2022-11-30

Attending: Josh Moore (JM; aikido/books/coffee), John Kirkham (JK; hiking, reading), Sanket Verma (SV; video games & pixel art), Dennis Heimbigner (DH; drawing/guitar), Eric Perlman (EP; travel/bikes/trains), Martin Durant (MD; who has the time), Norman Rzepka (NR; kids & cooking), Ward Fisher (WF; video games/3d printers/wood & leather working), Isaac Virshup (IV; cooking < eating, bouldering), Davis Bennett (DB; birds & computer games), Brianna Pagán (BP; ultra running & my doggo) and welcoming: Dieu My Nguyen (DMN; NASA, replacing Brianna; CS in computational bio; travel, house plants, hiking)

TL;DR:

We have a new community member who joined today: Dieu My Nguyen from NASA. Thanks for attending the community meeting Dieu! 🙌🏻

Two Outreachy interns have been selected to work with Zarr for the next 3 months. BP asked if anyone is working on partial Zarr stores. After that, DB raised some opinions on the zarr-python slicing API, and lastly DH had some questions related to the V2 spec.

Updates:

Meeting Minutes:

  • BP: Question around if anyone is doing work with partial zarr stores or live archives in zarrs.
    • Growing in at least one dimension
    • Good chunking strategies but not
    • Pushing updates
    • MD: Zarr has been sort of archivey.

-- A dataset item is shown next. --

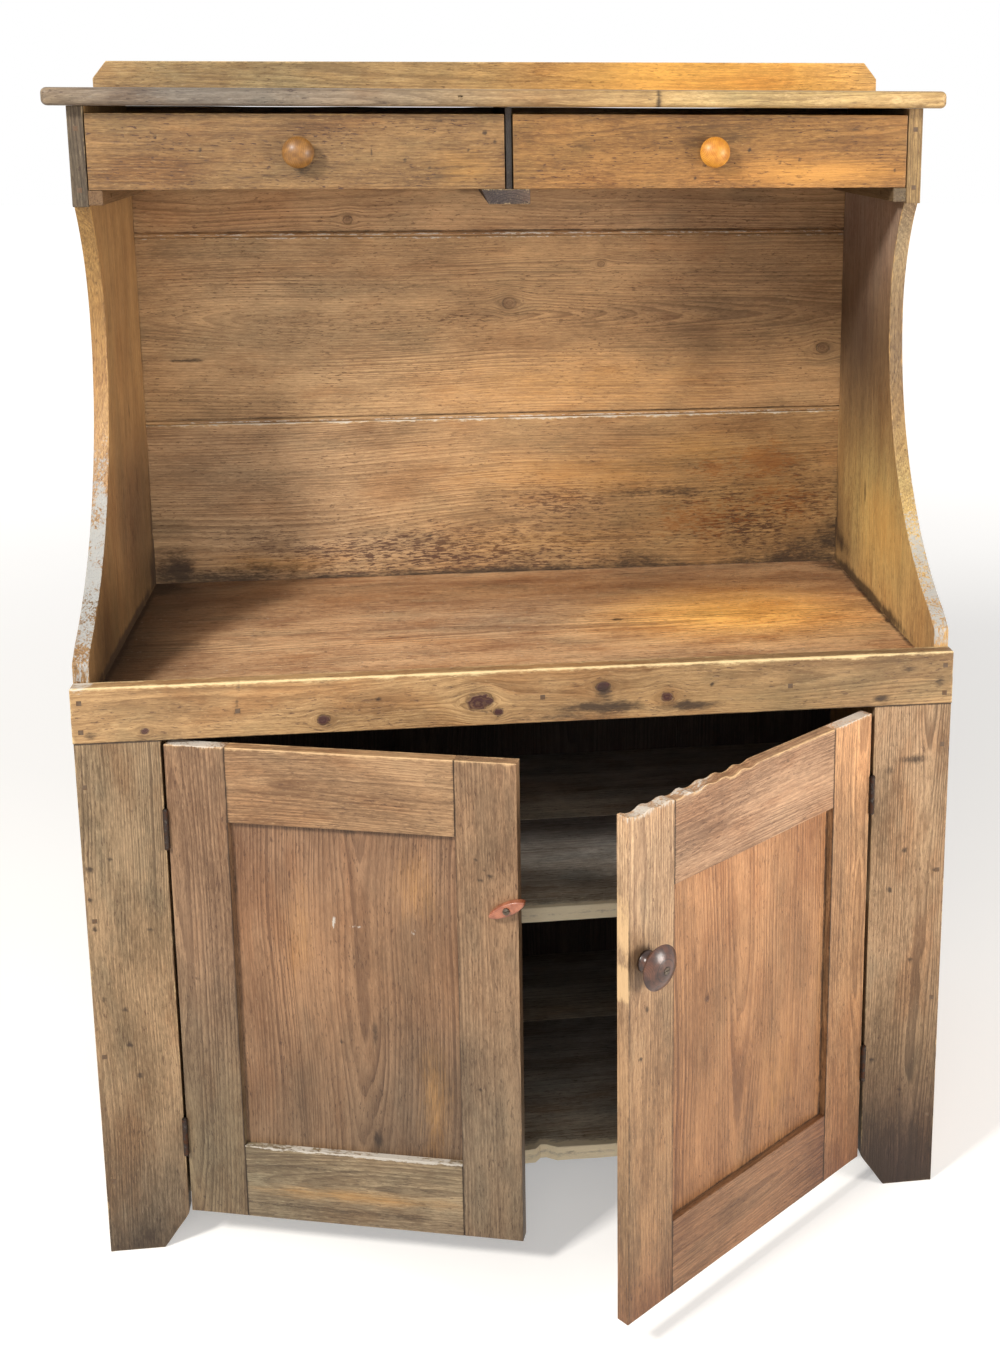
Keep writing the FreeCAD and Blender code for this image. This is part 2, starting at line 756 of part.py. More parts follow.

Good to talk about “append, append, append”. Updating data is less common. See Ryan’s strategy.
    • BP: hackathon during AGU. Hub in LA if anyone wants to join.
    • DB: if you have a well-defined shape then it should be ok. Chunks are never partial on disk. (At least that’s not variable)
      • Changing origin would be expensive. (Rename everything)
    • JK: if you are only using part of a chunk, it will fill with fill_value. Resizing could lead to zeroes. (MD: yes, recent shock)
    • IV: ZEP3? BP: Yes. Should be contributing. Have done some work internally.
  • DB: zarr-python slicing API: aged well? alternatives?
    • critique points:
      • process of adding static types to PRs led to looking at the slicing API
      • https://github.com/zarr-developers/zarr-python/blob/main/zarr/indexing.py
      • numpy has expressive slicing (integer, tuple, slice object, tuple of slice object, tuple of arrays)
      • in Zarr, ever type in the polymorphism is a class. no interface in common
      • spit out 2 things: number of chunks and with same arity set of operations to do on them
        • maybe three levels of indexing, but perhaps order of operations depends on the compressor
      • MD: looked at numpy’s implementations or is it in C.
      • DB: assumed they were encumbered by organic growth
      • MD: likely, but lots of testing. Also: normalizing to in-memory indexing (set of) then might be just one implementation
      • DB: then imagined a package that solved the problem which could be shared with napari, etc.
      • DH: looked at HDF5? (difficult) DB: maybe h5py since they handle the polymorphism.
      • JM: possibly https://pypi.org/project/h5py-like/ too
      • JK, dask array slicing? np slicing does a bunch of stuff. led to vindex and oindex.
      • IV: views on arrays in Julia is really nice. JK: multidispatch helps (IV: and n-dim in the lang.)
      • JK: there was a performance issue on slicing, now fixed, but likely just a subset.
  • DH: questions about v2.
    • feedback for JS about the current nczarr extensions
    • shape of an array isn’t fixed? stated anywhere (JM: explained recent issues)
    • scalars (arrays of rank 0) are ok?
    • char type (in numpy)? (like a scalar string)
    • IV: strings? DH: fixed length is in, but varlength proposed and close to varlen arrays.